In above example, we use ``set_wrappers_attribute`` to set a buffer ``if_calculated`` which is used as flag indicating if the mask of a layer is already calculated.

Collect data during forward
^^^^^^^^^^^^^^^^^^^^^^^^^^^

Sometimes users want to collect some data during the modules' forward method, for example, the mean value of the activation. This can be done by adding a customized collector to module.

.. code-block:: python

   class MyMasker(WeightMasker):
       def __init__(self, model, pruner):
           super().__init__(model, pruner)
           # Set attribute `collected_activation` for all wrappers to store
           # activations for each layer
           self.pruner.set_wrappers_attribute("collected_activation", [])
           self.activation = torch.nn.functional.relu

           def collector(wrapper, input_, output):
               # The collected activation can be accessed via each wrapper's collected_activation
               # attribute
               wrapper.collected_activation.append(self.activation(output.detach().cpu()))

           self.pruner.hook_id = self.pruner.add_activation_collector(collector)

The collector function will be called each time the forward method runs.

Users can also remove this collector like this:

.. code-block:: python

   # Save the collector identifier
   collector_id = self.pruner.add_activation_collector(collector)

   # When the collector is not used any more, it can be remove using
   # the saved collector identifier
   self.pruner.remove_activation_collector(collector_id)

----

Pruner
------

A pruner receives ``model`` , ``config_list`` as arguments. 
Some pruners like ``TaylorFOWeightFilter Pruner`` prune the model per the ``config_list`` during training loop by adding a hook on ``optimizer.step()``.

Pruner class is a subclass of Compressor, so it contains everything in the Compressor class and some additional components only for pruning, it contains:

Weight masker
^^^^^^^^^^^^^

A ``weight masker`` is the implementation of pruning algorithms, it can prune a specified layer wrapped by ``module wrapper`` with specified sparsity.

Pruning module wrapper
^^^^^^^^^^^^^^^^^^^^^^

A ``pruning module wrapper`` is a module containing:


#. the origin module
#. some buffers used by ``calc_mask``
#. a new forward method that applies masks before running the original forward method.

the reasons to use ``module wrapper``\ :


#. some buffers are needed by ``calc_mask`` to calculate masks and these buffers should be registered in ``module wrapper`` so that the original modules are not contaminated.
#. a new ``forward`` method is needed to apply masks to weight before calling the real ``forward`` method.

Pruning hook
^^^^^^^^^^^^

A pruning hook is installed on a pruner when the pruner is constructed, it is used to call pruner's calc_mask method at ``optimizer.step()`` is invoked.

----

Quantizer
---------

Quantizer class is also a subclass of ``Compressor``\ , it is used to compress models by reducing the number of bits required to represent weights or activations, which can reduce the computations and the inference time.

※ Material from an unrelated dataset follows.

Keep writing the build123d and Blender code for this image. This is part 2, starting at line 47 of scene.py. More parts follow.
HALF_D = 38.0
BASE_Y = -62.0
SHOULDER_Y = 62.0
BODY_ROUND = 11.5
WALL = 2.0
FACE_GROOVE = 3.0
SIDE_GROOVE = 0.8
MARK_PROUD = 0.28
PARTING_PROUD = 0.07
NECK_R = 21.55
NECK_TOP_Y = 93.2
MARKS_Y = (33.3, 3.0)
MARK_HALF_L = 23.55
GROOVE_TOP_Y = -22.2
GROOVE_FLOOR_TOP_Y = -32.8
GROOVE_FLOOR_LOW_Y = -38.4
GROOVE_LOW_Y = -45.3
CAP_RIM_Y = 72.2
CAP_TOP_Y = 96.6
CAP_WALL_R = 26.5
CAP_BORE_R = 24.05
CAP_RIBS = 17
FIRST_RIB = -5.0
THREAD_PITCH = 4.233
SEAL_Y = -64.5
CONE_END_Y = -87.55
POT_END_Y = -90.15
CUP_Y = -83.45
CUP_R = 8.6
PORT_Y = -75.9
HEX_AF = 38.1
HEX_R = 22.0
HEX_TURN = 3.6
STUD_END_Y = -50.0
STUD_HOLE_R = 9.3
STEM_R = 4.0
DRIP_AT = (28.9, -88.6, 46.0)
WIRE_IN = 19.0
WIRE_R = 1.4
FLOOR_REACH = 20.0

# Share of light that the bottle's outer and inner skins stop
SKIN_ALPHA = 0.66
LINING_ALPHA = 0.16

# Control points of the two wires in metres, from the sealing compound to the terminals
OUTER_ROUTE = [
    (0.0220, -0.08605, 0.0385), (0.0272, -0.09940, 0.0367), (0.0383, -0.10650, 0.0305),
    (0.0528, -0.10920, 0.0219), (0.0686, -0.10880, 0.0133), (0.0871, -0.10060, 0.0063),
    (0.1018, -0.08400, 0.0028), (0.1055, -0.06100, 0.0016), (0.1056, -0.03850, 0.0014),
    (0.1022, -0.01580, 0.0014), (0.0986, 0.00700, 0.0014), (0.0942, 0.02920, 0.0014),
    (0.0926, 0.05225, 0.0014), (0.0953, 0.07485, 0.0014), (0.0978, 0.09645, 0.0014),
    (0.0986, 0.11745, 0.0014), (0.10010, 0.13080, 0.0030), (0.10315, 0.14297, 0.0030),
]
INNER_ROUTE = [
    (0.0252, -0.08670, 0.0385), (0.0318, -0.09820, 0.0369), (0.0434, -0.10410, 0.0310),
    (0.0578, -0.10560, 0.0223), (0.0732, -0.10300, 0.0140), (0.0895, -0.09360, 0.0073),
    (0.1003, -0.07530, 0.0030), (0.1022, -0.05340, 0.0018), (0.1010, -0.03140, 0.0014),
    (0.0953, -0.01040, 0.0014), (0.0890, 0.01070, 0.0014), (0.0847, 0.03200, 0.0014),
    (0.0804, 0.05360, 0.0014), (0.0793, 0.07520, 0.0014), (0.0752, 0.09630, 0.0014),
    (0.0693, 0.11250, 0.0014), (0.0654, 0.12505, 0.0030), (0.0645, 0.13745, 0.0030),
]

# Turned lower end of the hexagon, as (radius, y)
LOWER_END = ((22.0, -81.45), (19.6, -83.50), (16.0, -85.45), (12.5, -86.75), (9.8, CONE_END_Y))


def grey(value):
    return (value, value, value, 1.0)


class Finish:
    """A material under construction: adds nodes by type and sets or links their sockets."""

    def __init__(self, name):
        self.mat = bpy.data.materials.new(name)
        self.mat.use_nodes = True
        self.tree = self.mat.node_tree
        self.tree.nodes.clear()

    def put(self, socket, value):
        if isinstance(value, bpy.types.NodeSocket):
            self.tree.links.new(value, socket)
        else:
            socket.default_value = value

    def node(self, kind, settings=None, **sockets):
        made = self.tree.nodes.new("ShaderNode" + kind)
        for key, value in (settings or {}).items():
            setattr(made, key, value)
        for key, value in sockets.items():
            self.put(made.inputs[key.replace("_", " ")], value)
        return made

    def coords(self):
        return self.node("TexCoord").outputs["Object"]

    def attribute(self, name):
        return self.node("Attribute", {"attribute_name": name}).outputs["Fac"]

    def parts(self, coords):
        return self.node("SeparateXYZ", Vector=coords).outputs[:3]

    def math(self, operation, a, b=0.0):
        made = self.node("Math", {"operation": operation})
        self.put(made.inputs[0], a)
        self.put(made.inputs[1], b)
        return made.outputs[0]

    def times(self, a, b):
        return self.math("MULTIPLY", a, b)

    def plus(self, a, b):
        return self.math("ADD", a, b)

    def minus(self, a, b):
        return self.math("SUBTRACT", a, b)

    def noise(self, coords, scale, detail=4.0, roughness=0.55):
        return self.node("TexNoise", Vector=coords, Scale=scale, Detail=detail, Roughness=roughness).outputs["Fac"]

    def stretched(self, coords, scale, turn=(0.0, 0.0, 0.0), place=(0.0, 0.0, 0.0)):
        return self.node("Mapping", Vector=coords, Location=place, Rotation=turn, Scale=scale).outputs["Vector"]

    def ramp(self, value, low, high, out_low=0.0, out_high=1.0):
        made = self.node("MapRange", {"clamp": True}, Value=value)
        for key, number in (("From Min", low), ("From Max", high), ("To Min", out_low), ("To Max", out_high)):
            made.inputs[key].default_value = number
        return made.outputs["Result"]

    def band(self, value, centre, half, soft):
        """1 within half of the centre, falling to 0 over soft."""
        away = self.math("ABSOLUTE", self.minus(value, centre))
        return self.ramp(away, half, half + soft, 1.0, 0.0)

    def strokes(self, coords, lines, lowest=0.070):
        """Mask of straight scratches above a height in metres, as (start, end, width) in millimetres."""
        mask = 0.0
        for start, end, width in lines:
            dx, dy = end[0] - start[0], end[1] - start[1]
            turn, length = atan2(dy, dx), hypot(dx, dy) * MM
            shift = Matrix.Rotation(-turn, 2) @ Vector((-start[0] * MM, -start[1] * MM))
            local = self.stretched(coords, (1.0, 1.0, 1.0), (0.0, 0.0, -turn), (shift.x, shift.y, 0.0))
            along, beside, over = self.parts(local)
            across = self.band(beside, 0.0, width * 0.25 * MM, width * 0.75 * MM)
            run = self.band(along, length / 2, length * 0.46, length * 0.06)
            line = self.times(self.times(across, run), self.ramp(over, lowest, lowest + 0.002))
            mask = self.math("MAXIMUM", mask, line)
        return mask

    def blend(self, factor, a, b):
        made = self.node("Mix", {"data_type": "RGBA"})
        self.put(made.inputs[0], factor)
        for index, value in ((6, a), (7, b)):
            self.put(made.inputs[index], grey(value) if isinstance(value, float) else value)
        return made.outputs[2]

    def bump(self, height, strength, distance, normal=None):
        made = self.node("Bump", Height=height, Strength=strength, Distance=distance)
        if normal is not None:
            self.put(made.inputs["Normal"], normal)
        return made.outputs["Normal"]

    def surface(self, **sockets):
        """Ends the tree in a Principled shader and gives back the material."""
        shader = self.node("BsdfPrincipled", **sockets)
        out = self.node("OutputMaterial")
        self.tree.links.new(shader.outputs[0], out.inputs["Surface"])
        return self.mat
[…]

It contains:

Quantization module wrapper
^^^^^^^^^^^^^^^^^^^^^^^^^^^

Each module/layer of the model to be quantized is wrapped by a quantization module wrapper, it provides a new ``forward`` method to quantize the original module's weight, input and output.

Quantization hook
^^^^^^^^^^^^^^^^^

A quantization hook is installed on a quntizer when it is constructed, it is call at ``optimizer.step()``.

Quantization methods
^^^^^^^^^^^^^^^^^^^^

``Quantizer`` class provides following methods for subclass to implement quantization algorithms:

.. code-block:: python

   class Quantizer(Compressor):
       """
       Base quantizer for pytorch quantizer
       """
       def quantize_weight(self, weight, wrapper, **kwargs):
           """
           quantize should overload this method to quantize weight.
           This method is effectively hooked to :meth:`forward` of the model.
           Parameters
           ----------
           weight : Tensor
               weight that needs to be quantized
           wrapper : QuantizerModuleWrapper
               the wrapper for origin module
           """
           raise NotImplementedError('Quantizer must overload quantize_weight()')

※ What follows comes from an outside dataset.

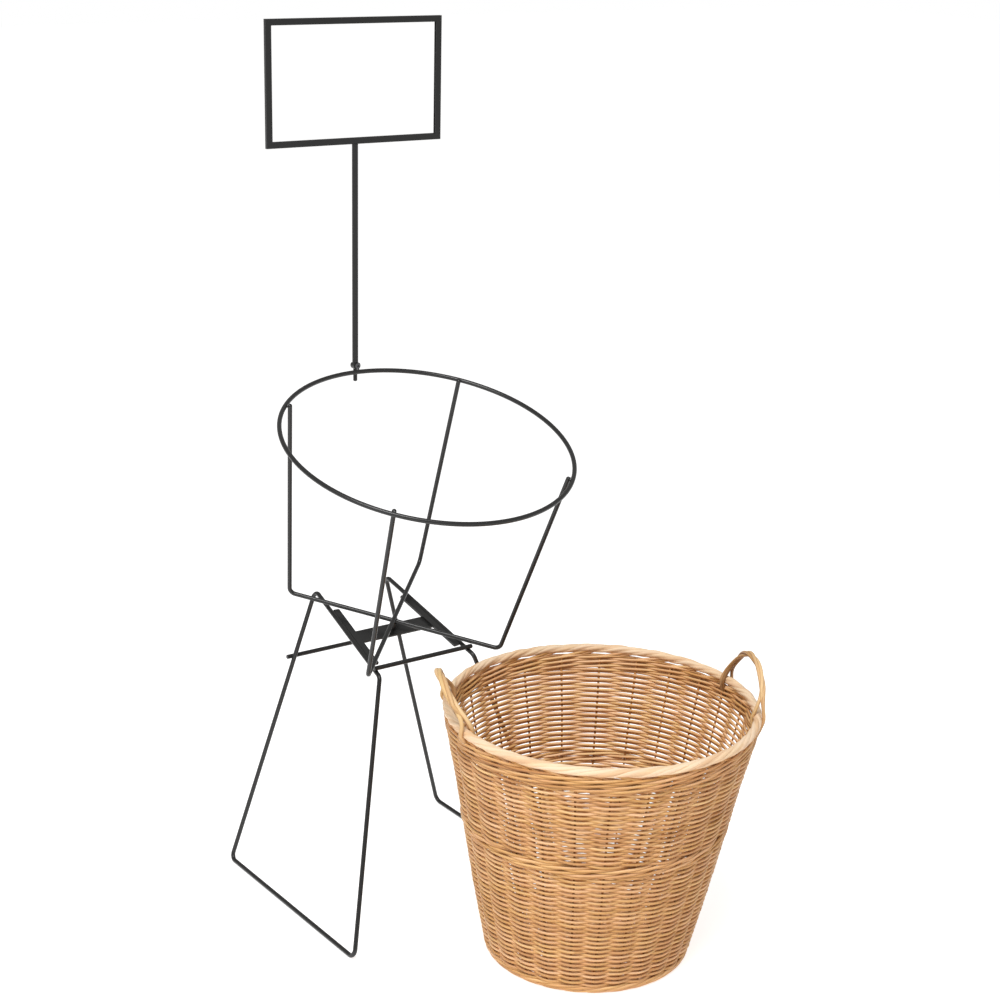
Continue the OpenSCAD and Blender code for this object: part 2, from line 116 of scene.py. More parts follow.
# The wale under the border leaves a line of openings above it
SLIT = 2.1 * MM
TOP_ROUNDS = 3
TOP_ROW = 6.2 * MM
TOP_START = TOP_Z - SLIT - TOP_ROUNDS * TOP_ROW

# Tones of the rods: about 0.5 is the middle of a material's colours
ROD_TONE = 0.5
ROD_TONE_SPREAD = 0.08
TOP_TONE = 0.42
STAKE_TONE = 0.1
BORDER_TONE = 0.45
# The inner side of the rods is painted paler, as painted light, and their outer side darker,
# as painted shade. On the two sides that the photograph shows darker, painted shade makes
# the inner side darker instead. The most painted light inside points away from the camera.
PAINTED_LIGHT_IN_SHADE_OUT = 0.1
PAINTED_LIGHT_AT = math.radians(54.5)
PAINTED_SHADE_AT_SIDES = 2.6

# Handwork: how the real side leans, bellies and is oval at the rim
RIM_PUSH = Vector((3.3 * MM, -2.3 * MM))
FOOT_PUSH = Vector((-4.1 * MM, 2.9 * MM))
BELLY = 1.5 * MM
OVAL = (-3.4 * MM, 1.5 * MM)
OVAL_FROM = 0.3
# Below the border the wall stands out a little
SHOULDER = 1.9 * MM
SHOULDER_AT = 0.9
SHOULDER_WIDTH = 0.08

# Handles, as in the part's source
HANDLE_DIR = math.radians(-25)
# Half the distance between a handle's feet, and their turn from its middle
HANDLE_HALF = 130 * MM / 2
HANDLE_TURN = math.asin(HANDLE_HALF / BORDER_R)
HANDLE_RISE = 58 * MM
LEAN_RIGHT = math.radians(3)
LEAN_LEFT = math.radians(22)
CANES = 3
CANE_R = 2.25 * MM
CANE_SWING = 2.1 * MM
CANE_GAP = 2.4 * MM
# Turns of the rope over the whole arch, and the share of it where it is whole
ROPE_TURNS = 1.3
ROPE_SHARE = 0.7
CANE_TONE_SPREAD = 0.13


def side_mid(z):
    """Radius of the middle of the woven side at a height."""
    return FOOT_R - SIDE_T / 2 + SLOPE * (z - FOOT_H)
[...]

       def quantize_output(self, output, wrapper, **kwargs):
           """
           quantize should overload this method to quantize output.
           This method is effectively hooked to :meth:`forward` of the model.
           Parameters
           ----------
           output : Tensor
               output that needs to be quantized
           wrapper : QuantizerModuleWrapper
               the wrapper for origin module
           """
           raise NotImplementedError('Quantizer must overload quantize_output()')

       def quantize_input(self, *inputs, wrapper, **kwargs):
           """
           quantize should overload this method to quantize input.
           This method is effectively hooked to :meth:`forward` of the model.
           Parameters
           ----------
           inputs : Tensor
               inputs that needs to be quantized
           wrapper : QuantizerModuleWrapper
               the wrapper for origin module
           """
           raise NotImplementedError('Quantizer must overload quantize_input()')

----

Multi-GPU support
-----------------

On multi-GPU training, buffers and parameters are copied to multiple GPU every time the ``forward`` method runs on multiple GPU. If buffers and parameters are updated in the ``forward`` method, an ``in-place`` update is needed to ensure the update is effective.
Since ``calc_mask`` is called in the ``optimizer.step`` method, which happens after the ``forward`` method and happens only on one GPU, it supports multi-GPU naturally.